Weiwei-ism #56 says, “Everything is art. Everything is politics.” The sentiment was displayed on monitors in the Davis Lab at the museum where 1000s of his photos faded in and out: architectural details, cats on chairs, food on plates, strange haircuts and outrageous wigs. These were photos Ai Weiwei distributed on his Twitter page before the Chinese government shut it down. They are funny and ordinary. Bits of art in a world full of wonderful things recognized by the eye of an artist.

Art, everywhere. Art by and for the people. Art escaped from the picture frame. Art on Facebook and Twitter, Pinterest and YouTube. Maybe that’s what “modern art” is in the 21st century.

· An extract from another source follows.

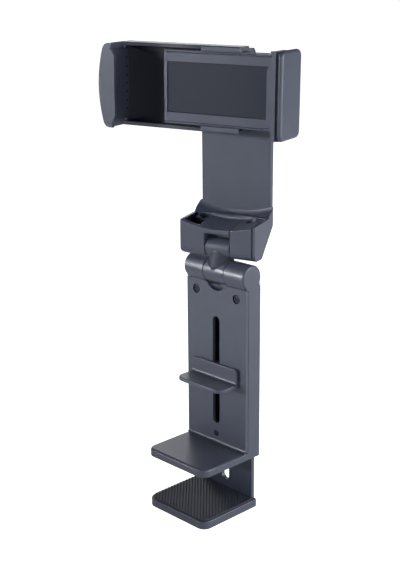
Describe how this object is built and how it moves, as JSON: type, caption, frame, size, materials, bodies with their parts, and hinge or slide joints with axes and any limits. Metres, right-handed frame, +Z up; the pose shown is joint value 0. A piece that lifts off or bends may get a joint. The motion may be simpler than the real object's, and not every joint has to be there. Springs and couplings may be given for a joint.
{
  "type": "phone holder",
  "caption": "Folding phone holder with a table clamp foot, a flat arm, a swivelling two-hinge link and a turning, sliding phone clamp with padded jaws.",
  "frame": {"origin": "on the underside of the lower jaw, below the middle of the arm's front cover", "axes": "+X to the right seen from the front, +Y from the front to the back, +Z up along the arm"},
  "size_m": [0.1013, 0.0555, 0.2296],
  "materials": {
    "slate_plastic": "fine matt moulded slate grey",
    "dark_rubber": "matt soft rubber",
    "pad_rubber": "smooth matt silicone",
    "dark_screw": "dark coated screw",
    "steel_pin": "plain steel"
  },
  "bodies": {
    "arm": {"arm_shell": "slate_plastic", "arm_cover": "slate_plastic", "cover_screws": "dark_screw", "cover_screw_low": "dark_screw", "upper_jaw_pad": "dark_rubber", "hinge_pin_low": "steel_pin"},
    "foot": {"lower_jaw": "slate_plastic", "lower_jaw_pad": "dark_rubber", "thumb_tab": "slate_plastic", "tab_screw": "dark_screw"},
    "link": {"link_knuckle": "slate_plastic"},
    "stem": {"link_stem": "slate_plastic", "swivel_ring": "steel_pin"},
    "head": {"head_shell": "slate_plastic", "head_front_left": "slate_plastic", "head_front_right": "slate_plastic", "tray_screws": "dark_screw", "hinge_pin_up": "steel_pin"},
    "clamp": {"clamp_frame": "slate_plastic", "clamp_back": "slate_plastic", "back_screws": "dark_screw", "phone_pad": "pad_rubber", "right_cap": "slate_plastic", "right_lining": "dark_rubber", "pivot_hub": "slate_plastic", "pivot_cap": "slate_plastic", "pivot_screw": "dark_screw"},
    "jaw": {"left_jaw": "slate_plastic", "left_lining": "dark_rubber", "guide_bars": "slate_plastic", "rail_stop": "slate_plastic"}
  },
  "joints": [
    {"name": "foot_slide", "type": "slide", "parent": "arm", "child": "foot", "axis": [0, 0, 1], "range_m": [-0.022, 0.0205]},
    {"name": "lower_hinge", "type": "hinge", "parent": "arm", "child": "link", "pos_m": [0, 0.0041, 0.1216], "axis": [1, 0, 0], "range_deg": [-90, 90]},
    {"name": "swivel", "type": "hinge", "parent": "link", "child": "stem", "pos_m": [0, 0.0041, 0.12755], "axis": [0, 0, 1], "range_deg": [-106, 74]},
    {"name": "upper_hinge", "type": "hinge", "parent": "stem", "child": "head", "pos_m": [0, 0.0041, 0.1335], "axis": [0.9613, 0.2756, 0], "range_deg": [-45, 90]},
    {"name": "clamp_turn", "type": "hinge", "parent": "head", "child": "clamp", "pos_m": [-0.00386, 0.01756, 0.2085], "axis": [-0.2756, 0.9613, 0], "range_deg": [-45, 180]},
    {"name": "jaw_slide", "type": "slide", "parent": "clamp", "child": "jaw", "axis": [-0.9612, -0.2756, 0.0122], "range_m": [-0.0175, 0.008]}
  ]
}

Next week’s blog post: Fame and Invisibility

6 Comments

  1. ordinary malaysian

    Art? Who art thou? Art is what you dare. I dot here and a cross. 8 US million. Take it or art it. The choice is your art.

    Reply
    • Nicki Chen

      Wow! You give me food for thought.

      Reply
  2. Barb Shillinger

    I, too, am often at a loss when I look at “modern” art. I think everyone is trying to convey something in their art, but not everyone who looks at it “gets” the artist’s message. I think it is important for an artist to work in the mode that feels “right” to him/her and not try to fit themselves into the “box” that contains the current popular style. I was able to see the Picasso Exhibit at the Seattle Art Museum last year, and I liked that Picasso tried out a lot of styles. I didn’t care for his cubist works much, but on the whole, I loved his work.

    Reply
    • Nicki Chen

      It’s true, Barb. We all need to work in the mode that feels right for us but also like Picasso try out more than one style.

      Reply
  3. Veda (Melton) Baldwin

    NIcki, your writing is everything it should be–insightful, historical, you paint a picture with words for everyone to read. OK, now I sound like a ‘rabid’ fan! Do you know the work of Japanese artist, Toko Shinoda? I love the simplicity of her work, she is by far my favorite artist. Thanks for blogging! –V

    Reply
    • Nicki Chen

      Veda, I didn’t know the work of Toko Shinoda, so I looked it up online. You have a very sophisticated taste.